Back to Articles
Hotels

Goofy Snob Hotels: Paris

By Goofy Snob·February 27, 2026

Goofy Snob Hotels: Paris
The City of Light has been separating the merely wealthy from the truly discerning since long before the word "luxury" became a marketing term. These establishments understand that a Goofy Snob doesn't just want thread count—they want history, they want stories, they want to stay where Hemingway got drunk and Coco Chanel held court.
Le Bristol Paris remains the gold standard for those who understand that true luxury whispers rather than shouts. The rooftop pool overlooks Parisian rooftops, the three-Michelin-starred Epicure serves breakfast that costs more than most hotel rooms elsewhere, and the resident cat Fa-Raon has his own Instagram account. Located on Rue du Faubourg Saint-Honoré, this palace hotel has been hosting aristocrats and their modern equivalents since 1925.
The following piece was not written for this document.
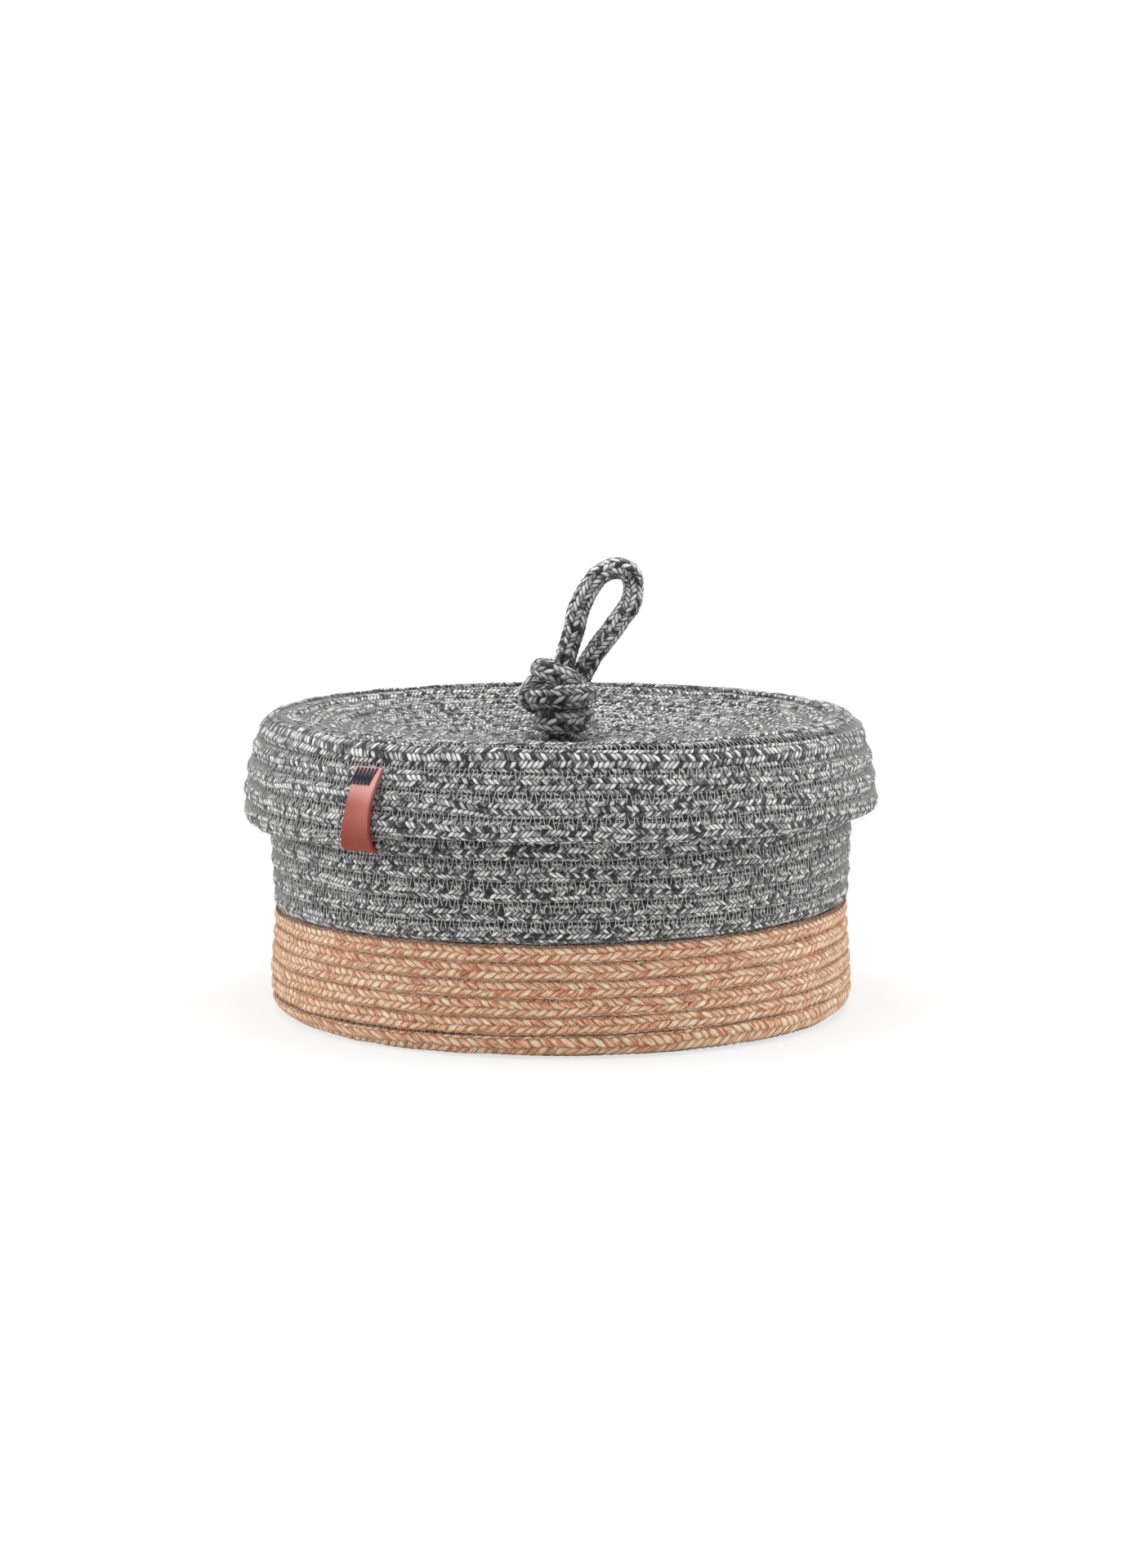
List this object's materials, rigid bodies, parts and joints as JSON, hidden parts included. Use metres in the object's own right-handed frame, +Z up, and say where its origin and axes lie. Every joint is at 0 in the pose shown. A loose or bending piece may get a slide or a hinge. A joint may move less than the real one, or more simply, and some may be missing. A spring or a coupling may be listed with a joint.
{
  "type": "lidded rope basket",
  "caption": "Low round coiled-rope basket, natural jute below and grey heather above, with a dished flared grey rope lid, a knotted rope handle and a folded leather tab.",
  "frame": {"origin": "under the middle of the base, on the surface that the basket stands on", "axes": "+Z up along the basket's axis, the front with the leather tab's side of the lid towards -Y, +X to the right as seen from the front"},
  "size_m": [0.2708, 0.2702, 0.1922],
  "materials": {
    "jute": "natural braided jute rope, matte",
    "grey_rope": "grey heather braided cotton rope, matte",
    "leather": "red-brown leather, soft sheen, undyed edges",
    "navy_thread": "waxed navy sewing thread"
  },
  "bodies": {
    "basket": {"base_plate": "jute", "jute_wall_coil": "jute", "grey_wall_coil": "grey_rope"},
    "lid": {"lid_top_coil": "grey_rope", "lid_skirt_coil": "grey_rope", "leather_tab": "leather", "tab_stitches": "navy_thread", "handle_knot": "grey_rope", "handle_tail_left": "grey_rope", "handle_tail_right": "grey_rope", "stopper_knot": "grey_rope"},
    "loop": {"handle_loop": "grey_rope"}
  },
  "joints": [
    {"name": "lid_lift", "type": "slide", "parent": "basket", "child": "lid", "axis": [0, 0, 1], "range_m": [0, 0.12]},
    {"name": "loop_fold", "type": "hinge", "parent": "lid", "child": "loop", "pos_m": [0.0077, 0, 0.15015], "axis": [1, 0, 0], "range_deg": [-35, 35], "stiffness_Nm_per_rad": 0.02}
  ]
}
The Ritz Paris reopened after a four-year renovation that cost €200 million, and every euro shows. Coco Chanel lived here for 37 years in a suite that's now named after her. Hemingway liberated the bar in 1944 and it's been serving his favorite cocktails ever since. The Imperial Suite costs €25,000 per night and includes a private terrace overlooking Place Vendôme. This is where you stay when you want to tell people you stayed at the Ritz without sounding like you're trying too hard.
Mandarin Oriental Paris occupies a 1930s building on Rue Saint-Honoré and manages to feel both historic and contemporary. The spa features a black-tiled pool that looks like something from a Bond villain's lair. The two-Michelin-starred Sur Mesure par Thierry Marx serves deconstructed French cuisine that either delights or confuses, depending on your tolerance for foams. The garden suites have private terraces—a rarity in central Paris worth the premium.
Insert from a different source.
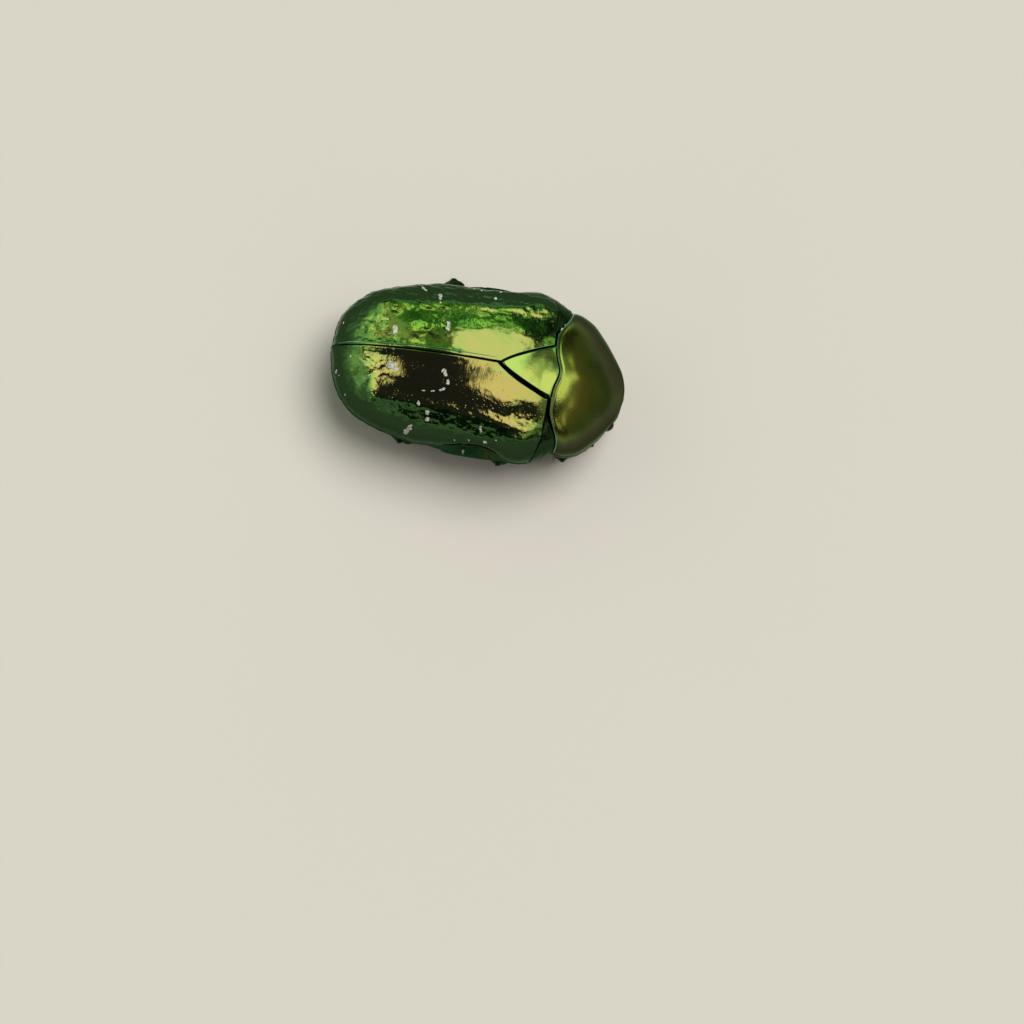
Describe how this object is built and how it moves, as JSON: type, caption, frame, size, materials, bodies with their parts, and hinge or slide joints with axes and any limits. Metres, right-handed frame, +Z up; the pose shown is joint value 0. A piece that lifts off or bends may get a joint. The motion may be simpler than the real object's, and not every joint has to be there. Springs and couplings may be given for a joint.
{
  "type": "flower chafer beetle",
  "caption": "Life-size still model of a metallic green flower chafer at rest on its feet, legs drawn in, wing cases closed and marked with small pale spots.",
  "frame": {"origin": "centre of the part's bounding box, on the floor that the feet stand on", "axes": "+X towards the head, +Y to the beetle's own left, +Z up out of its back"},
  "size_m": [0.0168, 0.0102, 0.0079],
  "materials": {
    "pronotum": "smooth, dark metallic olive green with gold where it faces up",
    "wing_case": "mirror-like metallic green with gold lights, fine punctures and small chalky white marks",
    "scutellum": "very smooth yellow-green metallic",
    "side_plate": "dark metallic green, punctured",
    "underside": "dark metallic green, punctured, with pale bristles and chalky white marks at the sides",
    "head": "dark metallic green, closely punctured",
    "leg": "dark green-black metallic with pale fringes",
    "foot": "black with a green cast, glossy",
    "eye": "dark brown, glossy, fine facets",
    "feeler": "dark brown, half gloss"
  },
  "bodies": {
    "root": {"abdomen": "underside", "antenna_club_left": "feeler", "antenna_club_right": "feeler", "antenna_stem_left": "feeler", "antenna_stem_right": "feeler", "coxa_fore_left": "leg", "coxa_fore_right": "leg", "coxa_hind_left": "leg", "coxa_hind_right": "leg", "coxa_mid_left": "leg", "coxa_mid_right": "leg", "elytron_left": "wing_case", "elytron_right": "wing_case", "eye_left": "eye", "eye_right": "eye", "femur_fore_left": "leg", "femur_fore_right": "leg", "femur_hind_left": "leg", "femur_hind_right": "leg", "femur_mid_left": "leg", "femur_mid_right": "leg", "head": "head", "mesepimeron_left": "side_plate", "mesepimeron_right": "side_plate", "palp_left": "feeler", "palp_right": "feeler", "prothorax": "pronotum", "pterothorax": "underside", "pygidium": "underside", "scutellum": "scutellum", "tarsus_fore_left": "foot", "tarsus_fore_right": "foot", "tarsus_hind_left": "foot", "tarsus_hind_right": "foot", "tarsus_mid_left": "foot", "tarsus_mid_right": "foot", "tibia_fore_left": "leg", "tibia_fore_right": "leg", "tibia_hind_left": "leg", "tibia_hind_right": "leg", "tibia_mid_left": "leg", "tibia_mid_right": "leg"}
  },
  "joints": []
}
Le Royal Monceau Raffles was redesigned by Philippe Starck, which means it's either brilliantly playful or trying too hard, depending on your aesthetic sensibilities. The art concierge can arrange private museum tours. The cinema screens films in plush seating. The Clarins spa features a 23-meter pool lit by fiber optics. This is where you stay when you want luxury with a sense of humor.
Hôtel Plaza Athénée on Avenue Montaigne offers rooms with Eiffel Tower views and a Dior Institut spa. The restaurant Alain Ducasse au Plaza Athénée holds three Michelin stars and serves a menu that's entirely grain-free, sugar-free, and focused on fish and vegetables—because even haute cuisine must evolve. The red awnings are iconic enough to appear in countless films.
Shangri-La Paris occupies the former home of Prince Roland Bonaparte and maintains the palatial feel. Many rooms have direct Eiffel Tower views—the kind that make you understand why people romanticize Paris. The Asian-inspired spa and Michelin-starred Chinese restaurant L'Abeille provide an interesting counterpoint to the French surroundings.
For those who prefer boutique intimacy over grand hotels, Hôtel Particulier Montmartre hides behind an unmarked door in Montmartre. Five suites surround a private garden. There's no sign, no lobby, no concierge desk—just a discreet entrance and the understanding that if you need to ask, you probably shouldn't be there.
The truly discerning Goofy Snob knows that Paris hotel choice reveals more than your budget—it reveals whether you understand the difference between luxury and ostentation, between heritage and history, between staying somewhere impressive and staying somewhere that impresses the right people.